Every line of the data must be copied exactly.

============================================================

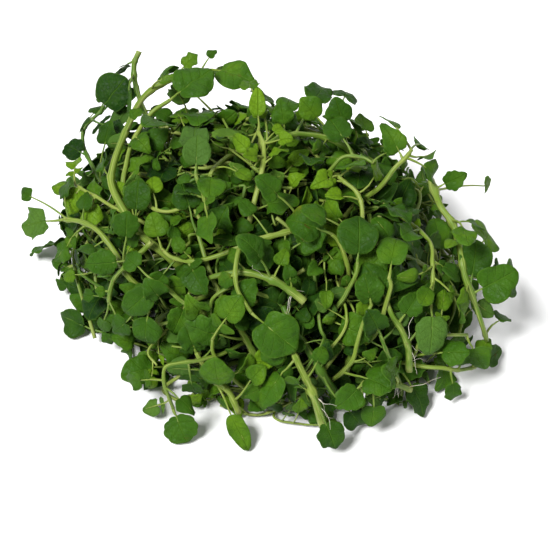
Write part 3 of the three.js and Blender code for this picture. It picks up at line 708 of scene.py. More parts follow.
leaves = Finish("watercress_leaf")
tint, age, luck = leaves.attribute("growth").split()
turned = leaves.attribute("growth", "Alpha")
radial, under, lit = leaves.attribute("blade").split()
ahead, aside, _ = leaves.node("UVMap", {}, {}).split()
place = leaves.node("TexCoord", {}, {}, "Object")
offside = abs(aside - 0.5) * 2
vein_way = ahead * 2 - offside * VEIN_SWEEP + offside * offside * VEIN_CURL
side_veins = 1 - abs((vein_way * (VEINS * math.pi / 2)).sine()).step(0.02, 0.2)
midrib = 1 - (offside + ahead * 0.02).step(0.01, 0.07)
net_place = leaves.node("CombineXYZ", {}, [ahead, aside, luck])
to_edge = {"feature": "DISTANCE_TO_EDGE"}
net = leaves.node("TexVoronoi", to_edge, {"Vector": net_place, "Scale": 11.0})
net_lines = 1 - net.step(0.0, 0.09)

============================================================

- [RESULT FOR THIS TASK]:
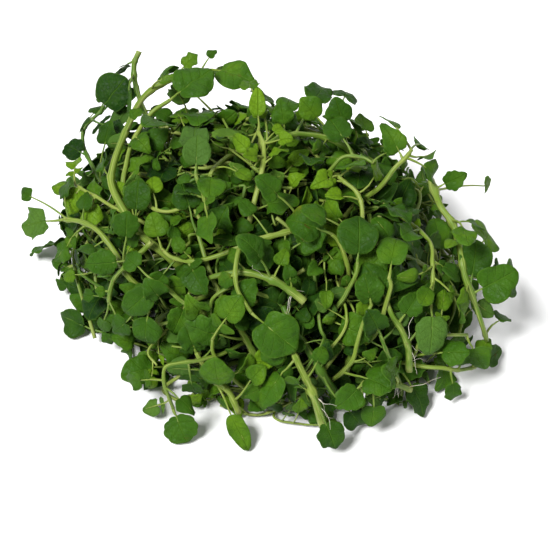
Write part 3 of the three.js and Blender code for this picture. It picks up at line 708 of scene.py. More parts follow.
leaves = Finish("watercress_leaf")
tint, age, luck = leaves.attribute("growth").split()
turned = leaves.attribute("growth", "Alpha")
radial, under, lit = leaves.attribute("blade").split()
ahead, aside, _ = leaves.node("UVMap", {}, {}).split()
place = leaves.node("TexCoord", {}, {}, "Object")
offside = abs(aside - 0.5) * 2
vein_way = ahead * 2 - offside * VEIN_SWEEP + offside * offside * VEIN_CURL
side_veins = 1 - abs((vein_way * (VEINS * math.pi / 2)).sine()).step(0.02, 0.2)
midrib = 1 - (offside + ahead * 0.02).step(0.01, 0.07)
net_place = leaves.node("CombineXYZ", {}, [ahead, aside, luck])
to_edge = {"feature": "DISTANCE_TO_EDGE"}
net = leaves.node("TexVoronoi", to_edge, {"Vector": net_place, "Scale": 11.0})
net_lines = 1 - net.step(0.0, 0.09)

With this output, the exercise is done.